Et vous savez pourquoi? Parce qu’en plus de la garde des Lieux saints qui ont vu Jésus, il y a encore des chrétiens de Terre Sainte vivants et actifs malgré mille tragédies et difficultés, souvent causées par l’égoïsme des grands de ce monde. Nombreux dans l’histoire sont morts martyrs pour ne pas voir coupées les racines de leur chrétienté très ancienne. Leurs Eglises font partie intégrante de l’histoire comme de la culture de l’Orient.
Mais aujourd’hui, beaucoup d’entre eux n’en peuvent plus et abandonnent les lieux où leurs pères et leurs mères ont prié et témoigné de l’Evangile. Ils abandonnent tout et fuient parce qu’ils ne voient plus d’espoir. Et les loups rapaces se partagent les dépouilles.

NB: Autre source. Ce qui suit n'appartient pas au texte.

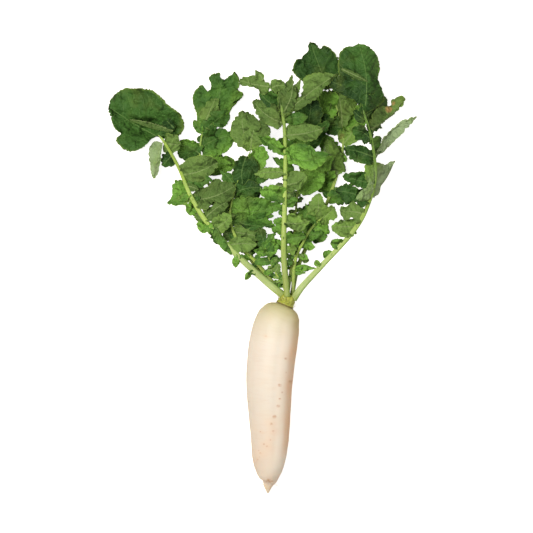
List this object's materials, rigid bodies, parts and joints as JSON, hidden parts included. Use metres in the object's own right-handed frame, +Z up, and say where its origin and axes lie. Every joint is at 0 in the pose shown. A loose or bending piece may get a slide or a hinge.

Les chrétiens d’Irak, de Syrie, du Liban et de tant d’autres terres s’adressent à nous et nous demandent: Aidez-nous à répandre encore en Orient «la bonne odeur du Christ»
(2 Co 2, 15).
Je m’adresse à vous pour que leur cri ne reste pas lettre-morte et que le Saint-Père puisse soutenir les Eglises locales à trouver de nouvelles voies, des lieux d’habitation, du travail, des formations scolaires et professionnelles, afin qu’ils puissent rester et ne se perdent pas dans le monde inconnu d’un Occident si différent de leur manière de vivre comme de témoigner de leur foi. S’ils partent, s’ils abandonnent Jérusalem et la Palestine, leurs petits commerces destinés aux pèlerins qui n’y vont plus, l’Orient perdra une partie de son âme et peut-être pour toujours.
Faites qu’ils ressentent la solidarité chaleureuse de l’Eglise!
Aux Eglises locales, aux franciscains, à tant de volontaires de la charité, vrais enfants de la paix et témoins du Prince de paix, j’exprime les remerciements du Pape François, ainsi qu’à vous tous, pour votre prière et votre contribution pour la Terre Sainte et pour tous ceux qui y habitent.
Que le Seigneur vous bénisse et vous récompense de votre générosité. Merci également à tous ceux qui favoriseront cette sainte initiative.
Merci au nom de ceux qui pleurent ou qui meurent à cause de la folie de la guerre. Merci surtout au nom de ceux qui ont perdu leurs enfants ou qui les voient horriblement mutilés. Aidez-nous à les aider!
Que le Seigneur vous comble d’abondantes bénédictions et consolations.